It’s an all-time high for the league
The Big Ten this season has 10 head-to-head matchups between Black head coaches, a league first and an all-time high. Minnesota’s Ben Johnson, Micah Shrewsberry (Penn State), Danny Manning (Maryland) and Mike Woodson (Indiana) are all in their first seasons as HCs. Add Michigan’s Juwan Howard since 2019, and these are this century’s ‘Black Five.’
With three remaining matchups, Johnson is 3-1 in these Black vs. Black matchups, and 4-1 overall this season. The Gopher coach defeated Jacksonville, also with a Black head coach, in November.
The 41-year-old Johnson and Shrewsberry, age 45, are both former Big Ten assistants, the former at Minnesota and the latter at Purdue. They are also the conference’s two youngest coaches. This is the Minneapolis-born Johnson’s first head-coaching opportunity and Shrewsberry’s second such opportunity.
Both coaches told the MSR separately after their first-ever matchup in Minnesota Feb. 12, a 76-70 Gopher win, that they have huge respect for each other.
“He’s been doing a great job all season,” said Shrewsberry on Johnson.
Johnson said of Shrewsberry, “I have an unbelievable amount of respect for Micah, and he does it the right way.”
Last week, the two’s second meeting in five days, Penn State defeated visiting Minnesota 67-46.
“We’re first-time head coaches in the Big Ten,” noted Johnson. “We’re both in programs where you’re trying to grow and build it the right way.”
The two Black coaches also have two of the conference’s least-experienced squads: Minnesota (2.56 years’ experience) and Penn State (2.74 years).
Shrewsberry called the Lions-Gophers contest at The Barn “pretty historic and good for our league. We’re just trying to continue to just push it forward to [other] Black coaches. We’re gonna do our best to push our teams forward.”
The MSR a few days before the contest talked to Shrewsberry by phone about his first season at the helm at PSU. After a playing career at Hanover College (1995-99), he started his coaching career as an assistant at Wabash (1999-2000), DePauw (2001-03) and Marshall (2003-05), then got his first HC opportunity at IU South Bend (2005-07).
Shrewsberry then took assistant jobs at Butler (2008-11), Purdue (2011-13), the NBA’s Boston Celtics (2013-18) and Purdue (2019-21).
“We’ve really been able to focus on our defensive system,” explained the Lions’ HC. “We’re trying to get our system into how we want to play.”
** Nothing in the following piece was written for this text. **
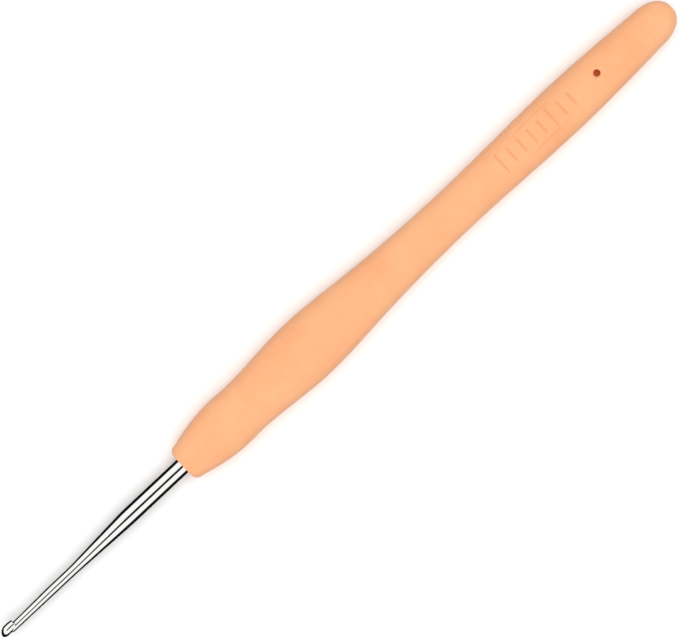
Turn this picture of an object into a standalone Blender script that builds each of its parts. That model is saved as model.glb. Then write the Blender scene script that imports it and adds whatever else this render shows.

Despite his squad’s sub-.500 record this season, Shrewsberry believes his program is heading in the right direction: “I feel good about the direction we’re going, and especially defensively,” said the coach.
Although the Big Ten went from zero to five Black head coaches in less than three years, “the one-and-only” status historically tagged on Black coaches still exists. “I think it’s huge… There haven’t been many Black head coaches,” said Shrewsberry.
“With a Black commissioner [Kevin Warren] of our league, we’re starting to transform it. I’ve known Juwan from our days coaching against each other in the NBA. We’re both competitors, but there’s so much respect between us.
“We have a responsibility now, Ben and I [as head coaches], to uphold the legacy,” he added, “and keep it going so the next guy can get an opportunity… How our teams play, how we are on the sidelines…we represent not only ourselves but we represent the other Black assistant coaches striving to get a job like ours.
“I’m thrilled to be the head coach here,” said Shrewsbury. “I’m thrilled to represent young Black coaches. I’m just trying to do my small part to help more guys get an opportunity.”